You’d think these six points were fairly standard and already in place in the system. However, evidence of the sort 5News found, and the work of groups like Support Not Separation, show they aren’t. So, mothers and campaigners had little choice but to take action.
‘Privatised child removal’
Tracey Norton from DMRC told the Canary:
We have come together to make the situation of disabled mothers and our children visible. The universal bond between mother and child must be respected and supported financially, and in every way, not the privatised child removal industry which disproportionately takes children who are disabled/of colour and targets disabled mothers as harmful.
Another organisation supporting the DMRC charter is the Chronic Collaboration. It campaigns around chronic illness and intersecting issues. The group previously protested outside the National Institute for Clinical Excellence (NICE) and at parliament. Its founder Nicola Jeffery is a chronically ill and disabled mother who has lived experience of battling social services and the courts to keep her child. She told the Canary:
This much needed charter along with its five demands are crucial in firstly highlighting the discriminatory proportion of disabled mothers that are having their children taken into care, and secondly the complete lack of financial support disabled mothers can be subjected to – often leading to state-sanctioned poverty.
The charter and its demands, as simple as they may seem in an open, democratic country are so often being neglected here in the UK, and around the world. This has led to constant discrimination against disabled mothers with an often-automatic, systemic attitude that disabled women are unfit mothers – and are therefore penalised simply for asking for help or support.

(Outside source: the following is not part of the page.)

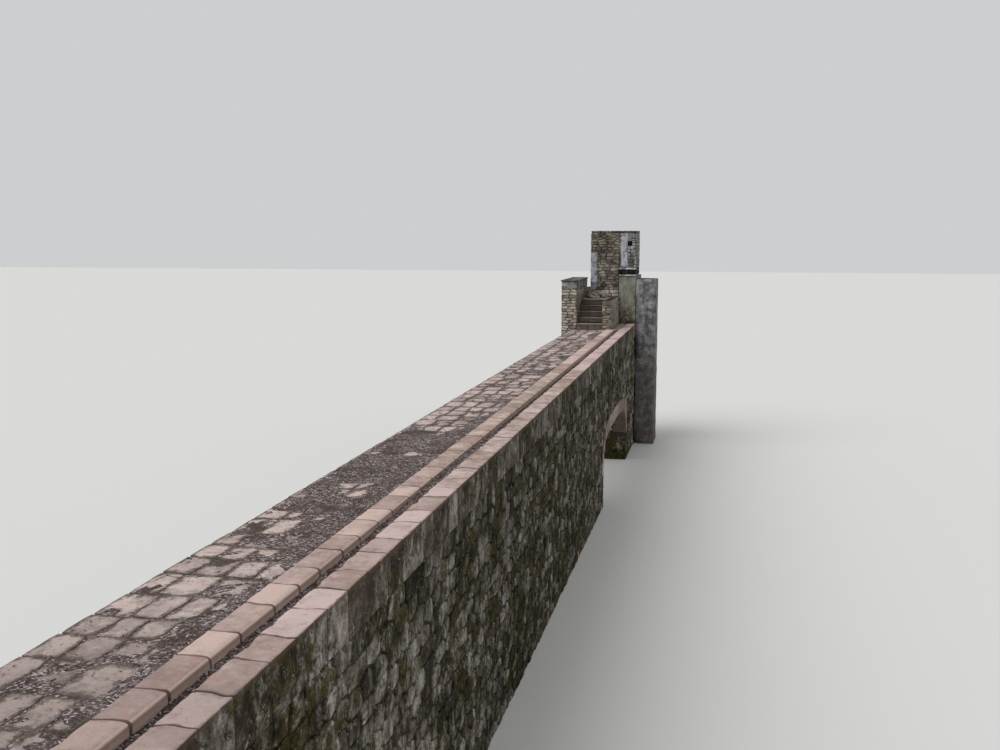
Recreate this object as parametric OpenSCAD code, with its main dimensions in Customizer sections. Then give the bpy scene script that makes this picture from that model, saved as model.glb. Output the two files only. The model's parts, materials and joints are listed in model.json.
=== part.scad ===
// Long stone causeway bridge: a straight masonry wall with a paved crest, one low arch near its
// far end, and an abutment there with steps, a small gate tower and a wing pier.
// The wall runs along +Y, its coping faces +X and +Z is up. Sizes are in millimetres.
// The origin is on the ground plane, at the middle of the whole object's footprint.

/* [Wall] */
// Length of the crest from the near end to the foot of the steps
crest_len = 31600; // [26000:100:34000]
// Width of the crest over deck, kerb, gutter and coping
wall_w = 1960; // [1800:10:2400]
// Height of the crest over the lowest ground
wall_h = 4400; // [3800:50:5400]
// Width of the open joints between crest stones
joint_w = 12; // [6:1:20]
// Mean length of the coping and kerb stones
stone_len = 585; // [450:5:900]

/* [Crest] */
// Height of the coping stones on the wall's face
coping_h = 490; // [300:10:560]
// Width of the coping stones
coping_w = 340; // [280:10:420]
// Overhang of the coping past the wall's face
coping_lip = 15; // [5:5:40]
// Wear of the coping's arrises
arris = 14; // [6:1:25]
// Width of the gutter between coping and kerb, at its foot
gutter_w = 130; // [90:5:200]
// Depth of the gutter below the coping's top
gutter_drop = 130; // [100:5:170]
// Height of the kerb stones, bed to top
kerb_h = 250; // [200:10:290]
// Width of the kerb stones at their foot
kerb_w = 290; // [220:10:360]
// Radius of the kerb's rounded edge
kerb_round = 60; // [40:5:100]
// Step from the kerb's top down to the deck
deck_drop = 30; // [10:5:60]
// Thickness of the deck slabs
slab_h = 120; // [90:5:160]
// Mean length of one course of deck slabs along the wall
slab_len = 505; // [350:5:700]

/* [Arch] */
// Clear span of the arch
arch_span = 6600; // [5000:50:8000]
// Height of the arch's crown over the lowest ground
arch_crown = 1980; // [1500:20:2400]
// Radius of the arch's haunches
haunch_r = 950; // [600:25:1150]
// Height of the crown over the top of the haunch circles
crown_rise = 110; // [60:10:250]
// Depth of the arch stones
voussoir_h = 380; // [280:10:500]
// Mean width of one arch stone
voussoir_w = 330; // [240:10:450]
// Length of the arch stones into the wall
voussoir_len = 450; // [300:10:700]
// Length of wall between the arch and the foot of the steps
pier_len = 200; // [50:10:800]

/* [Abutment] */
// Length of the abutment behind the tower's front
abutment_len = 2400; // [2000:50:3200]
// Distance from the foot of the steps to the tower's front
tower_back = 2800; // [2400:10:3200]
// How far the left cheek stands out past the deck
cheek_out = 310; // [200:10:450]
// Width of the left cheek wall beside the steps
cheek_w = 520; // [480:10:700]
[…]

Social services: not fit for purpose
In the end, the Charter of Rights serves to outline just how the system should treat chronically ill and disabled mothers. DMRC has done an excellent job of drawing together people’s lived experience and turning it into an accessible, succinct call to action. However, the group shouldn’t have had to do this in the first place.
The fact that in 21st century Britain, chronically ill and disabled mothers – along with other marginalised yet apparently ‘protected’ groups – are treated in the same way as they were in the times of eugenics, is damning. Sociologist Angela Frederick argued in a paper that the legacy of eugenics for marginalised women persists to this day. However, she summed up by saying:
Despite the gains of the disability rights movement, disabled women still receive undue scrutiny about their right to mother. Instead of asking whether or not disabled mothers should have children, we should be asking how we can help their families to thrive.
Surely, this and the system’s adherence to DMRC’s charter aren’t too much to ask?